2 thoughts on “Is Igbo Language Dying?

  • Indeed, the Igbo language is dying. The fluency of Igbo speakers is increasingly reducing according to generation. The 80s and 90s were the start of this problem and now we have second generation of non-Igbo speaking Igbos. The first generation of English-speaking Igbos born in the 80s and 90s are now parents to second-generation Igbos who have very little chances of being fluent in the language. The damage is gradually rising and nowadays it has become an amazement to see an ajeboish-looking Igbo child speaking Igbo. I happen to be among those born in the 90s to parents who spoke only English to me and back in my primary school and secondary school days in Igboland, majority of the children spoke Igbo and English-speaking children like me were a minority maybe 5 to 10% of all children in primary and secondary school. Nowadays, it is not wrong to state that over 50% of primary and secondary school children in Igboland speak only English and this problem gets worse by each passing generation. Even though I spoke only English growing up, I understood and could write it better than fluent speakers but for some reason I could not get to express myself in the language.
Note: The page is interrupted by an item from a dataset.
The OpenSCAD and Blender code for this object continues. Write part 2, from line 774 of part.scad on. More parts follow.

It was not until my final year in the university (I was 21) that I decided to change my situation. You see many English-speaking Igbos love to blame their parents for not teaching them the language (partly true) but they never make any direct effort to change their situation or learn the language. I began making conscious efforts to speak and think in Igbo. At first, my accents were a little off and I got stuck here and there but I persisted. I came to America in 2014 shortly after my NYSC for my master’s program and it was here that I actually learned to speak Igbo better than when I was home. About 4 years later, I very fluent now that people hardly believe that I didn’t speak Igbo until 5 years ago. This was because I made the conscious effort to speak it and I triumphed. Interestingly, I am the only Igbo-speaking person among my siblings as the others still speak English and stare at me in awe how I suddenly became fluent in Igbo, not just in Igbo but in my native Anambra dialect. I feel more complete with myself now and have long let go of that English-speaking ‘superiority’ pride I once had as a child.
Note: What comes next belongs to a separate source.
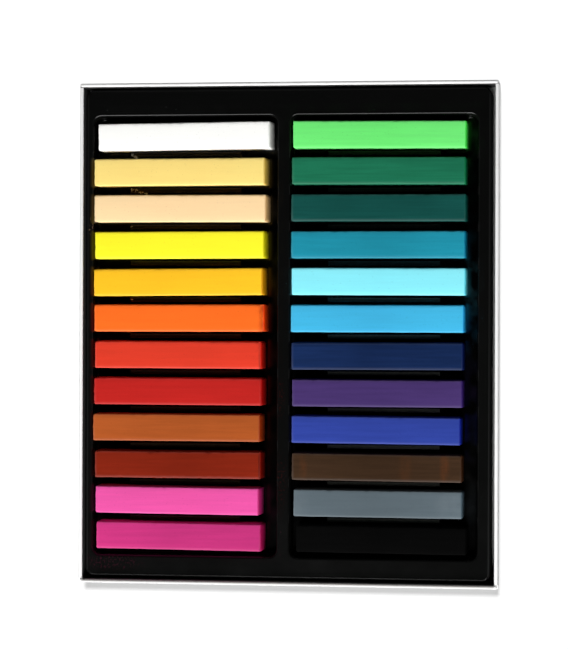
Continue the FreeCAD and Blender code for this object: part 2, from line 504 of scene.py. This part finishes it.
@dataclass(frozen=True)
class EndGlowBand:
    """Painted reflection of the ends of a column of sticks, laid on the sheet beside them.

    Attributes:
        thin: Place along X where it runs out.
        thick: Place along X where it is thickest, at the sticks' ends.
        strength: How far it covers there.
        bend: How steeply it thickens, where 1 is evenly.
    """

    thin: float
    thick: float
    strength: float
    bend: float


@dataclass(frozen=True)
class DustAndGlowRows:
    """The chalk dust of the insert and the painted reflections of the sticks' ends: their colour by row,
    and the smudges.

    Attributes:
        columns: For each column, the places along Y and the colours of its sticks, front to back.
        patches: Smudges that handling has left on the deck and the divider, and a painted reflection
            beside the peach stick's left end.
        end_glows: Painted reflections of the sticks' ends, beside them on the sheet.
        rib_colours: The lighter colour laid on the tops of the ribs of each column.
    """

    columns: list[list[tuple[float, Colour]]]
    patches: tuple[DustAndGlowPatch, ...] = (
        DustAndGlowPatch(linear((170, 40, 100)), mm(-67, -86.5, 12.9), mm(15, 4, 3), 0.10),
        DustAndGlowPatch(linear((120, 20, 18)), mm(-3.2, -24, 11.5), mm(3, 10, 4), 0.22),
        DustAndGlowPatch(linear((120, 20, 18)), mm(-2.5, -56, 11.5), mm(3.5, 14, 4), 0.20),
        # Painted reflection: this peach patch beside the peach stick's left end stands in for the
        # stick's reflection in the sheet.
        DustAndGlowPatch(linear((240, 190, 150)), mm(-75.3, 40.5, 12.0), mm(1.2, 4, 2.5), 0.5, 1.2 * MM))
    end_glows: tuple[EndGlowBand, ...] = (
        EndGlowBand(*mm(-76.2, -73.9), 0.13, 3.4), EndGlowBand(*mm(-5.6, -7.8), 0.03, 3.0),
        EndGlowBand(*mm(0.2, 1.4), 0.03, 2.0), EndGlowBand(*mm(69.4, 66.7), 0.16, 3.0))
    rib_colours: tuple[Colour, Colour] = ((0.019, 0.014, 0.008), (0.034, 0.036, 0.032))

    def colour(self, shade: Shading, place: Axes) -> Socket:
        """Gives the dust and the painted reflections the colour of the nearest stick.

        Args:
            shade: The finish that is being made.
            place: Its X, Y and Z sockets.

        Returns:
            A colour socket.
        """
        x, y, _ = place
        colours = []
        for column in self.columns:
            first, last = column[0][0], column[-1][0]
            colours.append(shade.lay("ValToRGB", "Color", {"Fac": shade.span(y, first, last)}))
            stops = colours[-1].node.color_ramp.elements
            for number, (along, colour) in enumerate(column):
                share = (along - first) / (last - first)
                outermost = {0: stops[0], len(column) - 1: stops[-1]}
                stop = outermost.get(number) or stops.new(share)
                stop.position = share
                stop.color = (*colour, 1.0)
        return shade.mix(shade.math("GREATER_THAN", x, DIVIDER), *colours)

    def painted_end_glow(self, shade: Shading, place: Axes) -> Socket:
        """Gives how strongly the painted reflection of the sticks' ends shows beside them.

        Args:
            shade: The finish that is being made.
            place: Its X, Y and Z sockets.

        Returns:
            A value socket.
        """
        x, y, _ = place
        left = self.columns[0]
        first, last = left[0][0], left[-1][0]
        half = (last - first) / (len(left) - 1) / 2
        row = shade.math("FRACT", shade.span(y, first - half, last + half, at_high=len(left)))
        off_middle = shade.math("ABSOLUTE", shade.math("SUBTRACT", row, 0.5))
        total = 0.0
        for band in self.end_glows:
            inward = math.copysign(0.4 * MM, band.thick - band.thin)
            rise = shade.math("POWER", shade.span(x, band.thin, band.thick), band.bend)
            fall = shade.span(x, band.thick + 2 * inward, band.thick + inward, at_high=band.strength)
            total = shade.math("ADD", total, shade.times(rise, fall))
        # The painted reflections leave out the white stick, last in the left column, and are weaker at
        # the front rows.
        dust_and_painted_light = shade.math("MAXIMUM", shade.math("LESS_THAN", y, last - half),
                           shade.math("GREATER_THAN", x, 0.0))
        front = shade.span(y, first + 2 * half, first + 4 * half, at_low=0.4)
        return shade.times(total, dust_and_painted_light, front, shade.span(off_middle, 0.43, 0.34))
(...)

    I know many others of my generation who later became fluent in Igbo as adults, but unfortunately many still do not speak Igbo and I used to think that, ok maybe this problem will correct itself like I did as English-speaking kids become adults, but the number of kids who become fluent in Igbo as adults will continue to dwindle as the generations pass by.

    Our attitude towards our language started primarily after the civil war – a war that dealt a huge blow to the confidence and pride of Igbos in their cultures. I did notice that pre-civil war, most Igbos born and raised outside Igboland before 1970 could speak Igbo fluently and there was a huge pride in ‘ina obodo’ (to visit one’s village). Several of Igbo actors and actresses that featured in the Igbo-speaking era of Nollywood in the 80s and early 90s were born and bred outside Igboland. Sure, there were a handful of foreign-born ones who were not fluent, like Ikemba Odimegwu Ojukwu – but they were seen as an anomaly, not the norm. Thus, the current problem of Igbos born outside Igboland who don’t speak Igbo hasn’t always been there, but became more prominent after the civil war and being born outside Igboland should not be a reason to not speak Igbo. If our parents living outside Igboland really insist and enforce the language, this would not be a problem. Take a look at the Hausas, despite being born outside their native land, they ALL speak their native language fluently.

    There has been a renaissance in recent years by Igbos regarding the sustenance of the language and several parents are making direct conscious efforts at teaching their children the language, but it is not enough as these parents are in the minority.

    The fix to this problem could be borrowed from how the Hebrews revived a dead Hebrew language to over 6 million speakers today. Implementing the same laws Israel did would be easier if Igbos had a country of theirs. Once this is done, it would be made mandatory for EACH Igbo child born in the country to speak the language before 5 years old and made a pre-requisite requirement for every child to speak the language before being allowed into primary school where they are exposed to English. Nursery schools should become language immersion schools instead (immersing toddlers not only in the language but in songs, culture, tradition etc.) for both languages but with more focus on Igbo language and shifting to a 50-50 focus in primary school. By doing this, we would be able to achieve a near 100% fluency in all Igbo children born in the country (compared to an abysmal 40 to 60% that we currently have) from future generations onwards. Current less-fluent older generations may not be corrected totally but we would lay a long-term foundation that would ensure that by 2100 (when may less-fluent ones may have passed away), all future generations of Igbo in our country are fluent Igbo speakers and transmitters of the language to further generations.

    Our prayer is to make sure that the Igbo language makes it to year 3000 and beyond.

    Bikonu ka ayi subakene asusu Igbo, maka na o ayi nwa ya-edozi asusu ayi, o buro ndi ozo ya-asulu ayi ya.

    Bikonu, ndi nne na ndi nna kuzibakene umu unu asusu bee ayi maka na o nwelu oge ndi Igbo nwelu ezigbo ngana na asusu na omenani fa, nke melu na ndi mba ozo biakwuzi na-asukwu Igbo ofuma, di ka ndi Ibibio, Ndi Efik dgz. N’etiti aro 1950 lue 1970, o na-amasi ndi mba mmili isu Igbo, mekwuo na otutu n’ime fa mutalu Igbo ofuma. Asusu Igbo nwelu onodu nke asusu Oyibo nwelu kita na Naijiria. Mana ka a nusili agha na 1970, onye obuna a zabazie afa nnia, nke melu na ndi mba ozo a furo mmasi imuta asusu bee ayi. O bu ife mwute na asusu ayi a nabago. Ewu chi m, biko e kwekwana ka asusu ayi nwulu na nkiti.

    • The 5 south eastern states can also implement a law requiring the use of Igbo language for all schools and students of Igbo extraction studying in Igboland.
      Nwanne, asusu na edemede Igbo ga adi ndu ruo na ngwucha. Ekele m gi.